Stated task: Copy the full set of lines exactly as given.

━━ Given material

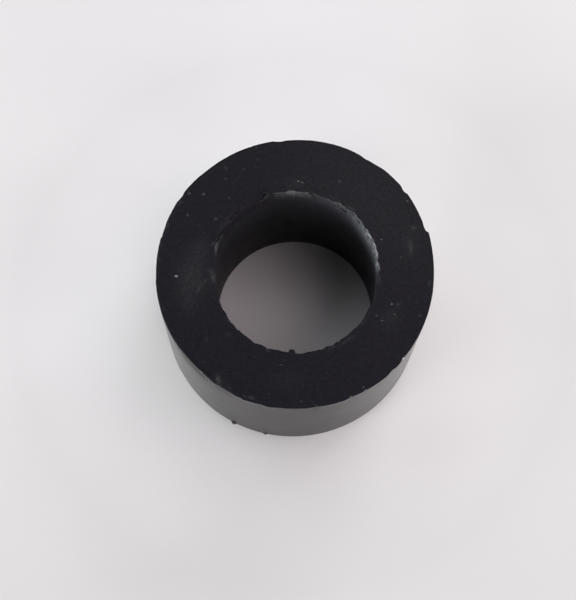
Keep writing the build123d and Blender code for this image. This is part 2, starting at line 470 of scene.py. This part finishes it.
def outer_wall(shape, angle):
    """The skin: a cylinder with slow waves, tags at its foot and the rim's departure at its top, which
    fades as exp(-(distance below the rim / fall) squared)."""
    low, high = shape.rim_round, shape.height - shape.rim_round
    above_tags, below_rim = low + 0.30 * MM, high - 0.70 * MM
    foot_rows, middle_rows, rim_rows = WALL_ROWS
    height = np.concatenate([
        low + (above_tags - low) * steps(foot_rows),
        above_tags + (below_rim - above_tags) * steps(middle_rows),
        below_rim + (high - below_rim) * (1.0 - (1.0 - steps(rim_rows)) ** 1.5),
    ])
    wave = grain(ring_points(shape.outer_radius, height, angle), 1.6 * MM) * shape.skin_wave
    radius = shape.outer_radius + wave * np.sin(np.pi * height / shape.height)
    below, course = high - height, rim_course(angle)
    radius += np.minimum(course, 0.0) * np.exp(-((below / FLAT_FALL) ** 2))
    radius += (np.maximum(course, 0.0) + rim_notches(angle)) * np.exp(-((below / BURR_FALL) ** 2))
    return radius + foot_tags(shape, angle, height), height


def upper_rim(shape, angle):
    """The upper outer rim: a quarter circle of the rim round, carried out by the rim's departure."""
    turn = 0.5 * np.pi * steps(UPPER_RIM_ROWS)
    radius = shape.outer_radius - shape.rim_round * (1.0 - np.cos(turn))
    height = shape.height - shape.rim_round * (1.0 - np.sin(turn))
    return radius + rim_course(angle) + rim_notches(angle), height


def top_face(shape, angle):
    """The upper cut end: flat, less the cut relief, chips below the rim nicks, creases and the sag."""
    outer = shape.outer_radius - shape.rim_round + rim_course(angle) + rim_notches(angle)
    mouth = mouth_radius(shape, angle)
    across = 1.0 - (1.0 - steps(TOP_FACE_ROWS)) ** 1.35
    radius = outer + (mouth - outer) * across
    at = ring_points(radius, shape.height, angle)
    relief = 0.5 + 0.3 * grain(at, 0.45 * MM) + 0.2 * grain(at, 0.12 * MM)
    dip = np.maximum(0.0, shape.outer_radius - shape.rim_round - outer)
    chips = 0.5 * dip * np.exp(-(((outer - radius) / CHIP_WIDTH) ** 2))
    corner, deep, outside = np.array(CREASES).T
    beside = radius - mouth - MM * np.interp(angle, corner, outside)
    creases = MM * np.interp(angle, corner, deep) * np.exp(-((beside / CREASE_WIDTH) ** 2))
    sag = flap_sag(angle) * np.clip(1.0 - (radius - mouth) / SAG_WIDTH, 0.0, 1.0) ** 2
    fade = smooth(across, 0.0, 0.04) * (1.0 - smooth(across, 0.97, 1.0))
    return radius, shape.height - shape.cut_relief * relief * fade - chips - creases - sag


def lip_surface(shape, angle, along):
    """Radius and height of the lip from its edge at 0 to its foot at 1: between a straight bevel and a
    quarter of an ellipse. Below 0 it is the top face, that many mm outside the edge."""
    width = mouth_radius(shape, angle) - bore_edge(shape, angle, shape.height)
    depth, sag = lip_depth(shape, width), flap_sag(angle)
    straight, outside = np.maximum(along, 0.0), MM * np.maximum(-along, 0.0)
    turn = 0.5 * np.pi * straight
    inward = (1.0 - LIP_ROUNDNESS) * straight + LIP_ROUNDNESS * np.sin(turn)
    down = (1.0 - LIP_ROUNDNESS) * straight + LIP_ROUNDNESS * (1.0 - np.cos(turn))
    height = shape.height - sag - (depth - sag) * down
    return bore_edge(shape, angle, height) + width * (1.0 - inward) + outside, height


def torn_lip(shape, angle):
    """The torn lip, roughened by grain of two sizes."""
    along = steps(LIP_ROWS)
    radius, height = lip_surface(shape, angle, along)
    at = ring_points(radius, height, angle)
    rough = 0.6 * grain(at, 0.13 * MM) + 0.4 * grain(at, 0.055 * MM)
    rough = shape.lip_relief * rough * np.sin(np.pi * along) ** 0.5
    return radius + rough, height + 0.7 * rough


def bore_wall(shape, angle):
    """The hole's wall, from the end of the lip down: a cylinder with slow waves."""
    width = mouth_radius(shape, angle) - bore_edge(shape, angle, shape.height)
    top = shape.height - lip_depth(shape, width)
    height = top - (top - shape.mouth_round) * steps(BORE_ROWS, 1.5)
    wave = grain(ring_points(shape.bore_radius, height, angle), 1.1 * MM) * shape.skin_wave
    fade = smooth(top - height, 0.0, 0.3 * MM)
    return bore_edge(shape, angle, height) + wave * fade, height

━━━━

Finished exercise:
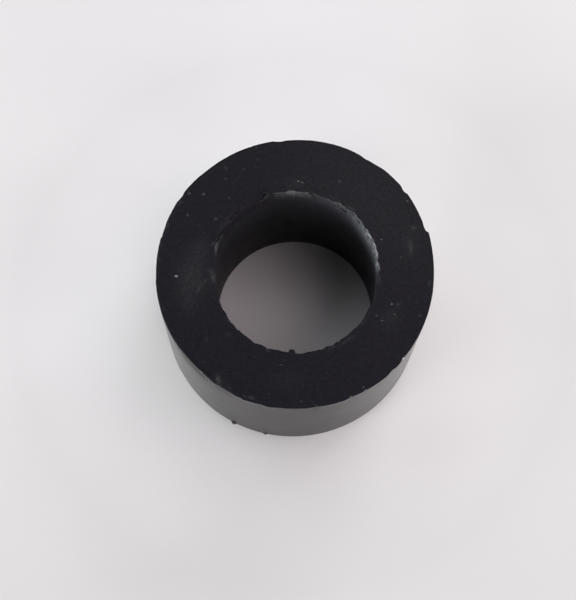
Keep writing the build123d and Blender code for this image. This is part 2, starting at line 470 of scene.py. This part finishes it.
def outer_wall(shape, angle):
    """The skin: a cylinder with slow waves, tags at its foot and the rim's departure at its top, which
    fades as exp(-(distance below the rim / fall) squared)."""
    low, high = shape.rim_round, shape.height - shape.rim_round
    above_tags, below_rim = low + 0.30 * MM, high - 0.70 * MM
    foot_rows, middle_rows, rim_rows = WALL_ROWS
    height = np.concatenate([
        low + (above_tags - low) * steps(foot_rows),
        above_tags + (below_rim - above_tags) * steps(middle_rows),
        below_rim + (high - below_rim) * (1.0 - (1.0 - steps(rim_rows)) ** 1.5),
    ])
    wave = grain(ring_points(shape.outer_radius, height, angle), 1.6 * MM) * shape.skin_wave
    radius = shape.outer_radius + wave * np.sin(np.pi * height / shape.height)
    below, course = high - height, rim_course(angle)
    radius += np.minimum(course, 0.0) * np.exp(-((below / FLAT_FALL) ** 2))
    radius += (np.maximum(course, 0.0) + rim_notches(angle)) * np.exp(-((below / BURR_FALL) ** 2))
    return radius + foot_tags(shape, angle, height), height


def upper_rim(shape, angle):
    """The upper outer rim: a quarter circle of the rim round, carried out by the rim's departure."""
    turn = 0.5 * np.pi * steps(UPPER_RIM_ROWS)
    radius = shape.outer_radius - shape.rim_round * (1.0 - np.cos(turn))
    height = shape.height - shape.rim_round * (1.0 - np.sin(turn))
    return radius + rim_course(angle) + rim_notches(angle), height


def top_face(shape, angle):
    """The upper cut end: flat, less the cut relief, chips below the rim nicks, creases and the sag."""
    outer = shape.outer_radius - shape.rim_round + rim_course(angle) + rim_notches(angle)
    mouth = mouth_radius(shape, angle)
    across = 1.0 - (1.0 - steps(TOP_FACE_ROWS)) ** 1.35
    radius = outer + (mouth - outer) * across
    at = ring_points(radius, shape.height, angle)
    relief = 0.5 + 0.3 * grain(at, 0.45 * MM) + 0.2 * grain(at, 0.12 * MM)
    dip = np.maximum(0.0, shape.outer_radius - shape.rim_round - outer)
    chips = 0.5 * dip * np.exp(-(((outer - radius) / CHIP_WIDTH) ** 2))
    corner, deep, outside = np.array(CREASES).T
    beside = radius - mouth - MM * np.interp(angle, corner, outside)
    creases = MM * np.interp(angle, corner, deep) * np.exp(-((beside / CREASE_WIDTH) ** 2))
    sag = flap_sag(angle) * np.clip(1.0 - (radius - mouth) / SAG_WIDTH, 0.0, 1.0) ** 2
    fade = smooth(across, 0.0, 0.04) * (1.0 - smooth(across, 0.97, 1.0))
    return radius, shape.height - shape.cut_relief * relief * fade - chips - creases - sag


def lip_surface(shape, angle, along):
    """Radius and height of the lip from its edge at 0 to its foot at 1: between a straight bevel and a
    quarter of an ellipse. Below 0 it is the top face, that many mm outside the edge."""
    width = mouth_radius(shape, angle) - bore_edge(shape, angle, shape.height)
    depth, sag = lip_depth(shape, width), flap_sag(angle)
    straight, outside = np.maximum(along, 0.0), MM * np.maximum(-along, 0.0)
    turn = 0.5 * np.pi * straight
    inward = (1.0 - LIP_ROUNDNESS) * straight + LIP_ROUNDNESS * np.sin(turn)
    down = (1.0 - LIP_ROUNDNESS) * straight + LIP_ROUNDNESS * (1.0 - np.cos(turn))
    height = shape.height - sag - (depth - sag) * down
    return bore_edge(shape, angle, height) + width * (1.0 - inward) + outside, height


def torn_lip(shape, angle):
    """The torn lip, roughened by grain of two sizes."""
    along = steps(LIP_ROWS)
    radius, height = lip_surface(shape, angle, along)
    at = ring_points(radius, height, angle)
    rough = 0.6 * grain(at, 0.13 * MM) + 0.4 * grain(at, 0.055 * MM)
    rough = shape.lip_relief * rough * np.sin(np.pi * along) ** 0.5
    return radius + rough, height + 0.7 * rough


def bore_wall(shape, angle):
    """The hole's wall, from the end of the lip down: a cylinder with slow waves."""
    width = mouth_radius(shape, angle) - bore_edge(shape, angle, shape.height)
    top = shape.height - lip_depth(shape, width)
    height = top - (top - shape.mouth_round) * steps(BORE_ROWS, 1.5)
    wave = grain(ring_points(shape.bore_radius, height, angle), 1.1 * MM) * shape.skin_wave
    fade = smooth(top - height, 0.0, 0.3 * MM)
    return bore_edge(shape, angle, height) + wave * fade, height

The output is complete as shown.